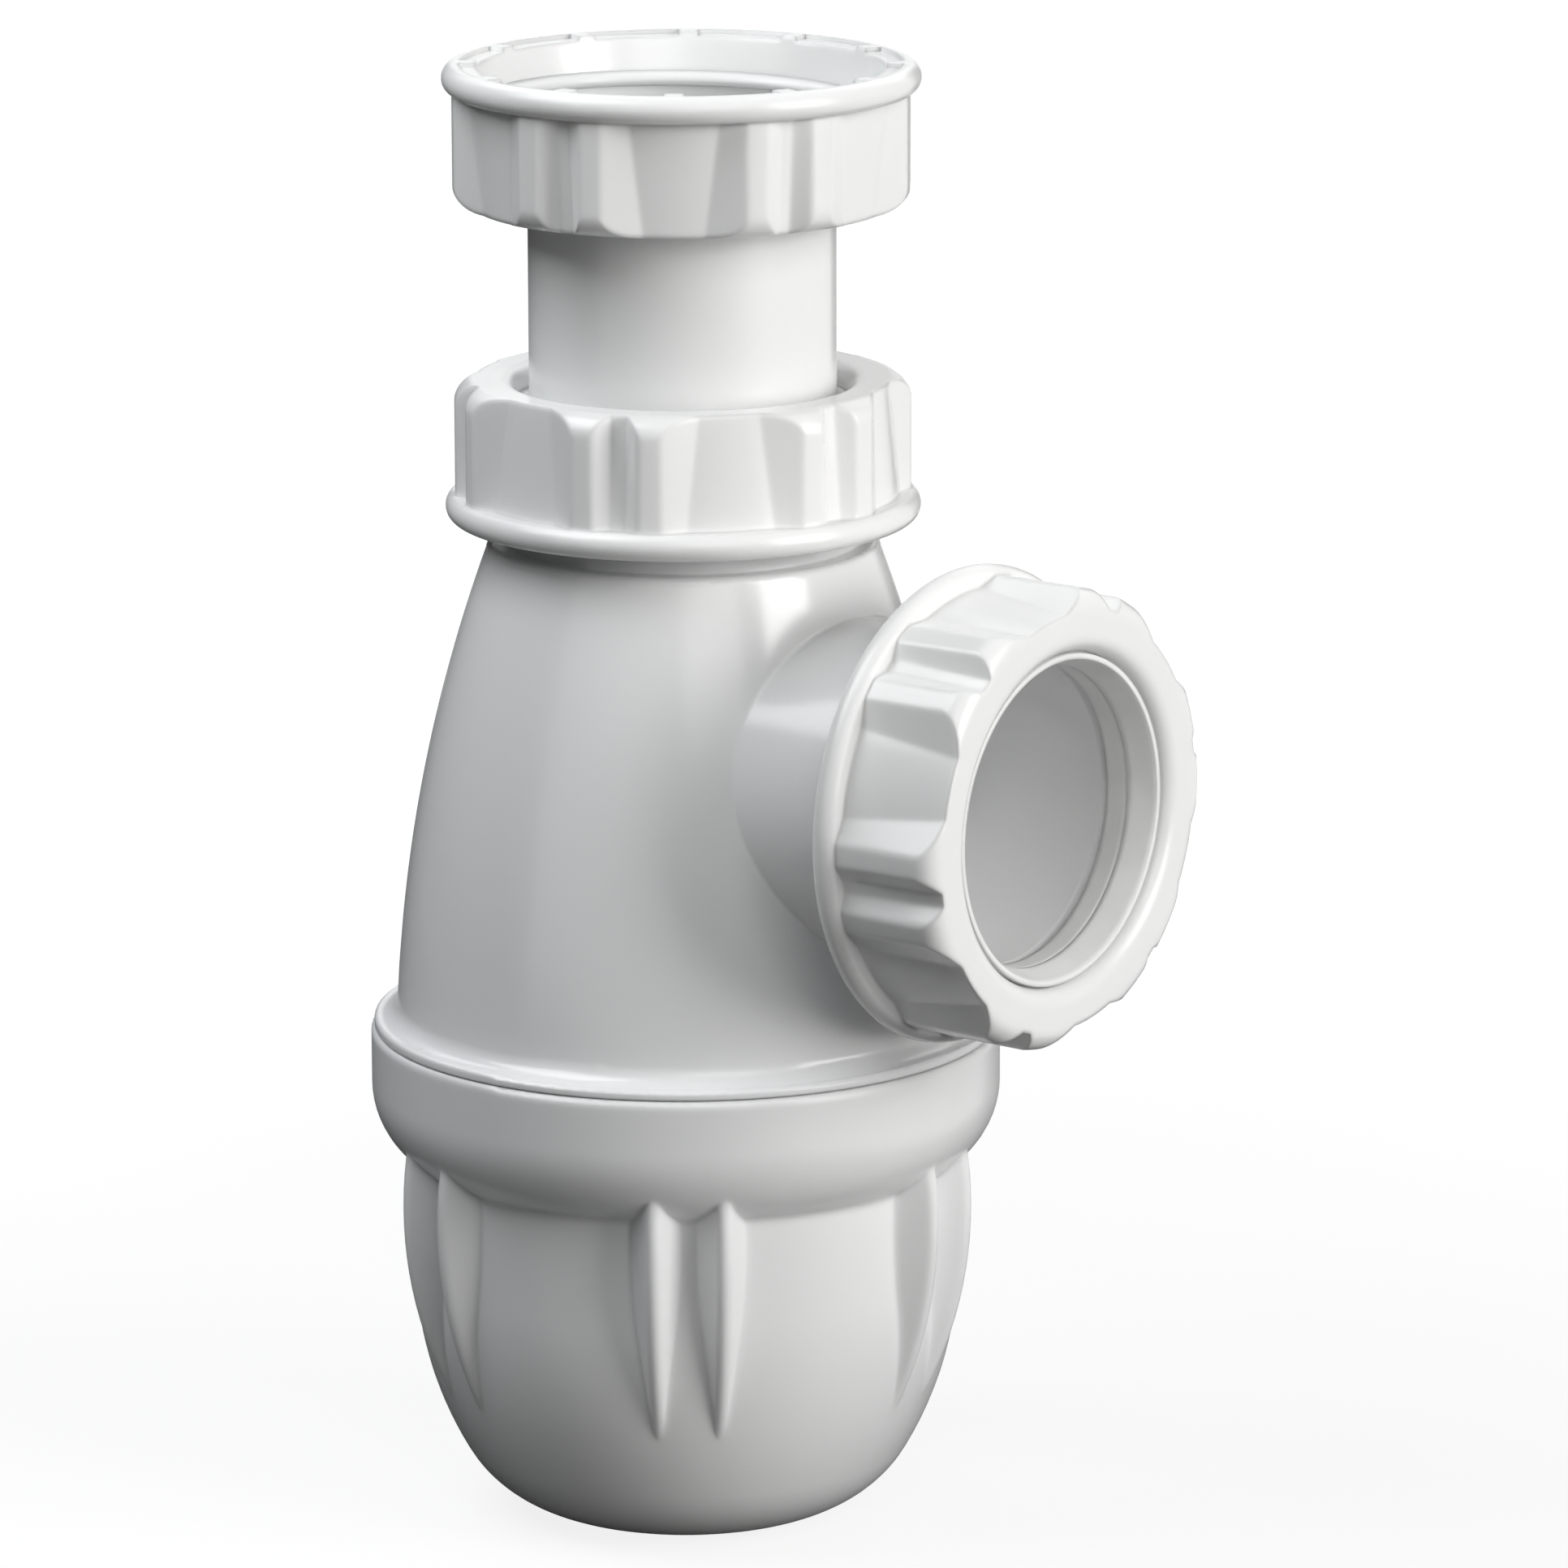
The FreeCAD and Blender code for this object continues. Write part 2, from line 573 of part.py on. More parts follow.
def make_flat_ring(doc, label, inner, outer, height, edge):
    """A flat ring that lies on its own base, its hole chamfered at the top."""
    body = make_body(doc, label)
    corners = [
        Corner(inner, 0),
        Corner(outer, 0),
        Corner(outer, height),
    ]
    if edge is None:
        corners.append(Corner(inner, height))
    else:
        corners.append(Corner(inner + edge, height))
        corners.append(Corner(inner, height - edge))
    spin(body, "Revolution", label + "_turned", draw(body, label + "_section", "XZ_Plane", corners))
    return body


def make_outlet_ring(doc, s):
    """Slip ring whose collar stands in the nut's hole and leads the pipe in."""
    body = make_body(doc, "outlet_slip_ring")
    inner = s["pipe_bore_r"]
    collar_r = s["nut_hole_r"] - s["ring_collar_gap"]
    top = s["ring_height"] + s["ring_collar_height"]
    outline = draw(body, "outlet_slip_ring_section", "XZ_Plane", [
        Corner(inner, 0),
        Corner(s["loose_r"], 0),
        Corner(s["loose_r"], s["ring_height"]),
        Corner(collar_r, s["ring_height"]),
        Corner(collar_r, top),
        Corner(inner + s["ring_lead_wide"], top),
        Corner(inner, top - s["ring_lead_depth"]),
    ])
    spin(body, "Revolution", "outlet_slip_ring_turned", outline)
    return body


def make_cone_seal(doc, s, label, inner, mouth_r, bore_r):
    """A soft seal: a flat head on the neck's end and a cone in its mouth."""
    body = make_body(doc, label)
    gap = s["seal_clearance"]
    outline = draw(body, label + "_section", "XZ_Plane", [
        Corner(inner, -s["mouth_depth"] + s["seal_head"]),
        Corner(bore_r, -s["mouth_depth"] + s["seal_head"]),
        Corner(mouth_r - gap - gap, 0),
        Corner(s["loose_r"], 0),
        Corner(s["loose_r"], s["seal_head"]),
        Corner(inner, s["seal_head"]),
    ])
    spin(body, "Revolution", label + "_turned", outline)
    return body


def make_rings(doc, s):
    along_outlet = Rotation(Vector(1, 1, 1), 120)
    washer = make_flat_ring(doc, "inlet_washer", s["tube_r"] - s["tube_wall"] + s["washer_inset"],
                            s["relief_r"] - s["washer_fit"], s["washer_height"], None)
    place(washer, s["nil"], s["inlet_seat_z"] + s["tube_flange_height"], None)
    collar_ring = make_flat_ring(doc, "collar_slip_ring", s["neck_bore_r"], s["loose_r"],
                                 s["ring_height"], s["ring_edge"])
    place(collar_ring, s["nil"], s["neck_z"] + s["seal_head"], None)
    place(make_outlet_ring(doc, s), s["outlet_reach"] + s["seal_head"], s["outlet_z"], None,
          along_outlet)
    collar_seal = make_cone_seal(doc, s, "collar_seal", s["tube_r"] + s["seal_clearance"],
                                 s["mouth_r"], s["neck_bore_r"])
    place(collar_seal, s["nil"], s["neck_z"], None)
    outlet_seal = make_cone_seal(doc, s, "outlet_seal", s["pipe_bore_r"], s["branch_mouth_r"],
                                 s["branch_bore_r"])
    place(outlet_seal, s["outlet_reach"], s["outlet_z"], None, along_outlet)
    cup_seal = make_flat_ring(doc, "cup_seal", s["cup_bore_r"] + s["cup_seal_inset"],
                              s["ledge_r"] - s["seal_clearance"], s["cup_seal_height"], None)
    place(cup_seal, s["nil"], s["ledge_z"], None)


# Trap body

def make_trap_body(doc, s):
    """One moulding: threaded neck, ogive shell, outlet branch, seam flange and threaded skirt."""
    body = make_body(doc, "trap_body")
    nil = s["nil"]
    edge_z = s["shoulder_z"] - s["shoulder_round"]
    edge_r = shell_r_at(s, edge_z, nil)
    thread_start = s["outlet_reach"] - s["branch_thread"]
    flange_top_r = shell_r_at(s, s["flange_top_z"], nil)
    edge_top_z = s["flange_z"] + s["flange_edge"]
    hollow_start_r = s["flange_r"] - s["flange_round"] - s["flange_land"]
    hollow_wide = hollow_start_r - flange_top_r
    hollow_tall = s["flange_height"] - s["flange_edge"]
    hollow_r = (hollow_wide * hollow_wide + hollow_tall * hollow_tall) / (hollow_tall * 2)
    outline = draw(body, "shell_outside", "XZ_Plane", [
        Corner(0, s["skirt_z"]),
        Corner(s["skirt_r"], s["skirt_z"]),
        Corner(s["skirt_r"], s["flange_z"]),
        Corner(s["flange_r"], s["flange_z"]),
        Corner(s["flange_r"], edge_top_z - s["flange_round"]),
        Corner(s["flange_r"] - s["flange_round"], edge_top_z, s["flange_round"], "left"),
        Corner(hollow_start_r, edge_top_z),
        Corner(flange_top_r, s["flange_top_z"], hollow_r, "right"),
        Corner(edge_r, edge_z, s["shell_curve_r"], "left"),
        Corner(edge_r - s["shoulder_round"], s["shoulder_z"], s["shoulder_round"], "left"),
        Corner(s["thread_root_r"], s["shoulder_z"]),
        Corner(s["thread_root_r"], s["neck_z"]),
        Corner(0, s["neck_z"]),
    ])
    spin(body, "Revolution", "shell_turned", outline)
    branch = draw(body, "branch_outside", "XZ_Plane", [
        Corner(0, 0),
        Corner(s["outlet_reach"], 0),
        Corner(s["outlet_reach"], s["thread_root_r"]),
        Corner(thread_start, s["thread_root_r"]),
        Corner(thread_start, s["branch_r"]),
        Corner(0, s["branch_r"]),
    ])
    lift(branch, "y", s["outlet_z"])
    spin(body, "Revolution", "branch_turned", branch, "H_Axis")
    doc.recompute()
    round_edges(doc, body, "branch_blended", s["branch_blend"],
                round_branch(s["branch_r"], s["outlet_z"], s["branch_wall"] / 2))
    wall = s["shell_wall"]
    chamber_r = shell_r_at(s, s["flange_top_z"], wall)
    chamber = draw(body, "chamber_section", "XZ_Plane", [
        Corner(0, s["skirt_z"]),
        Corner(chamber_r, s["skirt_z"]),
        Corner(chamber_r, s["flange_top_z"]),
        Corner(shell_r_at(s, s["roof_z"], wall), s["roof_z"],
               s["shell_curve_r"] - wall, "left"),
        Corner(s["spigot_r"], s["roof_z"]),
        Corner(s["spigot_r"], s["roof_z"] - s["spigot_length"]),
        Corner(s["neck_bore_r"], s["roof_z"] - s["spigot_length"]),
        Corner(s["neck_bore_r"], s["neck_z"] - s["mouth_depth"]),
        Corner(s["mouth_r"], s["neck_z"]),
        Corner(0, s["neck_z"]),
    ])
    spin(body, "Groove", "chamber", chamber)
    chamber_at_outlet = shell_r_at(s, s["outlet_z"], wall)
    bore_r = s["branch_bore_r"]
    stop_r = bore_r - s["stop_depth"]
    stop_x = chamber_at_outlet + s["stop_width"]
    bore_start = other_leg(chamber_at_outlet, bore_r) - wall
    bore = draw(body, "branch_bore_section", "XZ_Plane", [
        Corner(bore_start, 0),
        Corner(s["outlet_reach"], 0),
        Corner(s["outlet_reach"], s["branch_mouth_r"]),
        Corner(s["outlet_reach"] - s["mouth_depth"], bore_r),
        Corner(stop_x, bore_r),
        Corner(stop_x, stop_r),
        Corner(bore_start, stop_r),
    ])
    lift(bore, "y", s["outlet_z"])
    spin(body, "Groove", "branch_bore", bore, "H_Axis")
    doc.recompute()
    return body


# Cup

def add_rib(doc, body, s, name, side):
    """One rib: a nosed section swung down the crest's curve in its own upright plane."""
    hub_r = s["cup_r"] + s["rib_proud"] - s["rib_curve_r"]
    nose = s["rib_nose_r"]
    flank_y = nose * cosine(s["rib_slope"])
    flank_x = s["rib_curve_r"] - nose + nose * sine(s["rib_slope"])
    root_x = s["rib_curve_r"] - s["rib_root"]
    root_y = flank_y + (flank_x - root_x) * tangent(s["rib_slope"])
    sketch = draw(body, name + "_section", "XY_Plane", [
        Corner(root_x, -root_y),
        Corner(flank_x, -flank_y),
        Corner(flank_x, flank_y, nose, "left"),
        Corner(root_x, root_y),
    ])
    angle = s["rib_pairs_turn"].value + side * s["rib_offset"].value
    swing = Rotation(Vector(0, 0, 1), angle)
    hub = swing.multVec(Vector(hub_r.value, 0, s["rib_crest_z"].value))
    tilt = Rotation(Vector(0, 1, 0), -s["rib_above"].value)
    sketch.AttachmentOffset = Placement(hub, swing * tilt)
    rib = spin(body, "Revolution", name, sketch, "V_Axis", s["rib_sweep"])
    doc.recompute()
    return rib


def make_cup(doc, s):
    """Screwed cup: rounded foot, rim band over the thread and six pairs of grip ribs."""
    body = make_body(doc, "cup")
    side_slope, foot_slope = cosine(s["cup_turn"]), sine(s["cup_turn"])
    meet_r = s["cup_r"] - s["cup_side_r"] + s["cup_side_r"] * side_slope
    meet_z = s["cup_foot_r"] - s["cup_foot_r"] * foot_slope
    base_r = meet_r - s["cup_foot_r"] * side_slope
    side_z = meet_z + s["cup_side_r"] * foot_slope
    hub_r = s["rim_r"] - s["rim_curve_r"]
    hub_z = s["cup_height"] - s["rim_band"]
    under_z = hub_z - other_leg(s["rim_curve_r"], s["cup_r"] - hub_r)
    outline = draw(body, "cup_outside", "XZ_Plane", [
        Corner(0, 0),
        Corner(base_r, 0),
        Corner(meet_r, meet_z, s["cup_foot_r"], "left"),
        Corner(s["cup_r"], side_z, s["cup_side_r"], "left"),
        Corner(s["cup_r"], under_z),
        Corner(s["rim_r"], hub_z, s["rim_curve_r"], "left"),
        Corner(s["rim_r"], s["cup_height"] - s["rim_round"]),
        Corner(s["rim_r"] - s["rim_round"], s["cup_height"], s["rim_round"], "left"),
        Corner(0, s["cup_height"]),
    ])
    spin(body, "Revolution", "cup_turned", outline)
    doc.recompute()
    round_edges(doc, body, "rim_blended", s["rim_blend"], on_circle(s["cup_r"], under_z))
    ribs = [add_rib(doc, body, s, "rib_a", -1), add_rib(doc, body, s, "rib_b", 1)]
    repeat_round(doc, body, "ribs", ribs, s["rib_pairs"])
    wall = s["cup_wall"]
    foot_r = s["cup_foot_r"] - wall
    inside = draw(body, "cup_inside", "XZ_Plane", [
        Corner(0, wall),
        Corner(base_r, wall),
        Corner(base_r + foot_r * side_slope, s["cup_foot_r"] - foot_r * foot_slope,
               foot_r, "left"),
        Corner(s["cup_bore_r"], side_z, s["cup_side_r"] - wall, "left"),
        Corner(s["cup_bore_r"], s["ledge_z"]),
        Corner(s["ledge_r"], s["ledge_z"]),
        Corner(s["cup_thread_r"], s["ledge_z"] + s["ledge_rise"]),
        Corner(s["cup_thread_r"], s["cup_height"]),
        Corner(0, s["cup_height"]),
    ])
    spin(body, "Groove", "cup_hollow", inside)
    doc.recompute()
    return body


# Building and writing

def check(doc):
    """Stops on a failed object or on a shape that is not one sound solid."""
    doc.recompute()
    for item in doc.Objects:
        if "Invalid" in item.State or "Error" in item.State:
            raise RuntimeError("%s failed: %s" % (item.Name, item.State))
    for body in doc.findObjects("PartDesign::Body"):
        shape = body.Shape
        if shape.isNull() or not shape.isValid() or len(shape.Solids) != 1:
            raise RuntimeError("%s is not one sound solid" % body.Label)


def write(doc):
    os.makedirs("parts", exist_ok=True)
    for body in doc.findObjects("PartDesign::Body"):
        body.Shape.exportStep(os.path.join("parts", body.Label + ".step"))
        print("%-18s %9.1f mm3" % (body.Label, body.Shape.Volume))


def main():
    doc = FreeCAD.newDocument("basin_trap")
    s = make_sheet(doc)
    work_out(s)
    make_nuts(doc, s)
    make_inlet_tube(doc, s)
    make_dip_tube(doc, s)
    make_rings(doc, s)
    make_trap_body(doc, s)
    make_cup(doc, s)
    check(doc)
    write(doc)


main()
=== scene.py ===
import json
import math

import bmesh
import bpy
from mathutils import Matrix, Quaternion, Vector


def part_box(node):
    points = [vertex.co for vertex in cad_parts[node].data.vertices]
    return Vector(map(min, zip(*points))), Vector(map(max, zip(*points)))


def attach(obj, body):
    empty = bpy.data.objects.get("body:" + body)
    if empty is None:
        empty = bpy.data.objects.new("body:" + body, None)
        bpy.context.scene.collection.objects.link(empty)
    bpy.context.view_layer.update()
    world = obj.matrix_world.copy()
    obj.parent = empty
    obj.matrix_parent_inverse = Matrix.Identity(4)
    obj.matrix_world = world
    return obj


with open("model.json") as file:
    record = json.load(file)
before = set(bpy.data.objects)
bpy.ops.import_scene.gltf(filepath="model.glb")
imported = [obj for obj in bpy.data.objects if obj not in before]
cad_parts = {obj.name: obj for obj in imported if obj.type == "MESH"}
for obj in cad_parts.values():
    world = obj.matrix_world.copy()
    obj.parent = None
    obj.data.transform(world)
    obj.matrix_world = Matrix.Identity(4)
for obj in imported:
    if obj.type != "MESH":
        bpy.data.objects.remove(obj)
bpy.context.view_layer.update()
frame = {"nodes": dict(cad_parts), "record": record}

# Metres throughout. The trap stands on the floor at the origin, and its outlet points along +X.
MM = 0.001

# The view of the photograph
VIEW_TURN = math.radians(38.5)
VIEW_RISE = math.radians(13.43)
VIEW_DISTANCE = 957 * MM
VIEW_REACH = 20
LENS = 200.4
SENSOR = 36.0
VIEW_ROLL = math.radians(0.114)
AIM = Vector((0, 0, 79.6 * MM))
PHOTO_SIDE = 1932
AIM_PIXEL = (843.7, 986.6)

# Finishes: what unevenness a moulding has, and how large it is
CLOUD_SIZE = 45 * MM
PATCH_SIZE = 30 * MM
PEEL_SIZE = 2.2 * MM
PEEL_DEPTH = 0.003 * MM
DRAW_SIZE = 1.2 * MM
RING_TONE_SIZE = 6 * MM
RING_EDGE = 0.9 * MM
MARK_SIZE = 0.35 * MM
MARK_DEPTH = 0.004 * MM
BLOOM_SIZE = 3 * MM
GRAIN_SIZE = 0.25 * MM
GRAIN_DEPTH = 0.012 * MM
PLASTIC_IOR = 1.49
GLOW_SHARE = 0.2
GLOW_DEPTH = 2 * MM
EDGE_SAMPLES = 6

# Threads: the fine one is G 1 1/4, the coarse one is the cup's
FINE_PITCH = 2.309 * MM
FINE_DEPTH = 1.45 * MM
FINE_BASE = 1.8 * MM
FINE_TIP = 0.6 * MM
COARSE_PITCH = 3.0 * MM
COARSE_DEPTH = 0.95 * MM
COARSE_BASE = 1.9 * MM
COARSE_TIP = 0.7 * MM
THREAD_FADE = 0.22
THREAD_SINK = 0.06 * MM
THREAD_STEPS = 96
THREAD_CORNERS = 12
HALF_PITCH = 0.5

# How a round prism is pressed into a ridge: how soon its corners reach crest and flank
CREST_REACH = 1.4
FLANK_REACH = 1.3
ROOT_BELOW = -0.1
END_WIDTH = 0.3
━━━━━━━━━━
Exactly as written, quote the lines from the one that has "points = [vertex.co" down to the one that has "AIM_PIXEL = (843.7, 986.6)", and include both.

COMPLETED EXERCISE ::
    points = [vertex.co for vertex in cad_parts[node].data.vertices]
    return Vector(map(min, zip(*points))), Vector(map(max, zip(*points)))


def attach(obj, body):
    empty = bpy.data.objects.get("body:" + body)
    if empty is None:
        empty = bpy.data.objects.new("body:" + body, None)
        bpy.context.scene.collection.objects.link(empty)
    bpy.context.view_layer.update()
    world = obj.matrix_world.copy()
    obj.parent = empty
    obj.matrix_parent_inverse = Matrix.Identity(4)
    obj.matrix_world = world
    return obj


with open("model.json") as file:
    record = json.load(file)
before = set(bpy.data.objects)
bpy.ops.import_scene.gltf(filepath="model.glb")
imported = [obj for obj in bpy.data.objects if obj not in before]
cad_parts = {obj.name: obj for obj in imported if obj.type == "MESH"}
for obj in cad_parts.values():
    world = obj.matrix_world.copy()
    obj.parent = None
    obj.data.transform(world)
    obj.matrix_world = Matrix.Identity(4)
for obj in imported:
    if obj.type != "MESH":
        bpy.data.objects.remove(obj)
bpy.context.view_layer.update()
frame = {"nodes": dict(cad_parts), "record": record}

# Metres throughout. The trap stands on the floor at the origin, and its outlet points along +X.
MM = 0.001

# The view of the photograph
VIEW_TURN = math.radians(38.5)
VIEW_RISE = math.radians(13.43)
VIEW_DISTANCE = 957 * MM
VIEW_REACH = 20
LENS = 200.4
SENSOR = 36.0
VIEW_ROLL = math.radians(0.114)
AIM = Vector((0, 0, 79.6 * MM))
PHOTO_SIDE = 1932
AIM_PIXEL = (843.7, 986.6)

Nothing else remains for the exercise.